Hikayenin kahramanlarından İo, Hera'nın rahibelerinden biriydi ve güzelliğiyle Zeus'un dikkatini çekmişti. Zeus'un İo'ya olan ilgisi, kıskançlığıyla bilinen Hera'nın gazabını üzerine çekmesine neden oldu.
Hera, İo'yu korumak ve Zeus'un onu elde etmesini engellemek için yüz gözlü dev Argus Panoptes'i görevlendirdi. Argus, gözlerinin bir kısmını uyurken bile açık tutabildiği için İo'nun kaçması imkansızdı. Bu durum, İo için sürekli bir esaret anlamına geliyordu.
Zeus, İo'nun durumuna üzülerek onu bir inek şekline dönüştürdü. Ancak Hera, bu hileyi sezerek ineği istedi ve Argus'u onu gözetlemekle görevlendirdi. İo, artık bir inek olarak Argus'un gözetiminde dolaşmak zorundaydı. Zeus, İo'nun bu çaresiz durumuna daha fazla dayanamayarak oğlu Hermes'i devreye soktu.
Hermes, kurnazlığı ve müzik yeteneğiyle tanınırdı. Argus'u uyutmak için büyüleyici bir müzik çalmaya başladı. Argus, Hermes'in müziğine dayanamayarak sonunda tüm gözlerini kapattı. Bu anı fırsat bilen Hermes, Argus'u öldürerek İo'yu özgürleştirdi.
Argus'un ölümünden sonra bile Hera'nın gazabı dinmedi. İo'nun peşine bir at sineği gönderdi ve İo, bu sineğin ısırıklarıyla çılgınca dolaşmaya başladı. Mısır'a kadar kaçan İo, sonunda Zeus tarafından eski haline döndürüldü ve Mısır'da tanrıça olarak kabul edildi.
Argus ve İo arasındaki ilişki, doğrudan bir aşk hikayesi olmaktan ziyade, tanrıların arasındaki güç mücadelesinin ve kıskançlığın bir yansımasıdır.

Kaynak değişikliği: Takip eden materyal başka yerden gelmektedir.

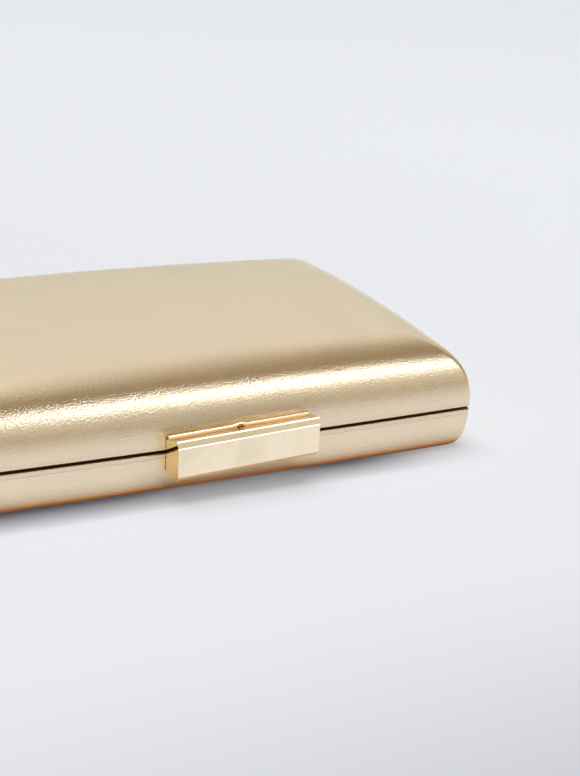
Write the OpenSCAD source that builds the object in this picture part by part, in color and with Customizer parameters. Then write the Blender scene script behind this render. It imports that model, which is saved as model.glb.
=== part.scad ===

Argus, İo'ya aşık olmaktan ziyade, Hera'nın emrinde bir bekçiydi. İo'nun yaşadığı trajedi, tanrıların insan hayatları üzerindeki etkisini ve bazen acımasızca oynadıkları oyunları gözler önüne serer.
Bu hikaye, aşkın, özgürlüğün ve ilahi adaletin karmaşık bir alegorisidir. İo'nun yaşadığı zorluklar, mitolojide sıkça karşılaşılan, tanrıların gazabından kaçmanın ve sonunda kurtuluşa ermenin sembolü olarak kabul edilir.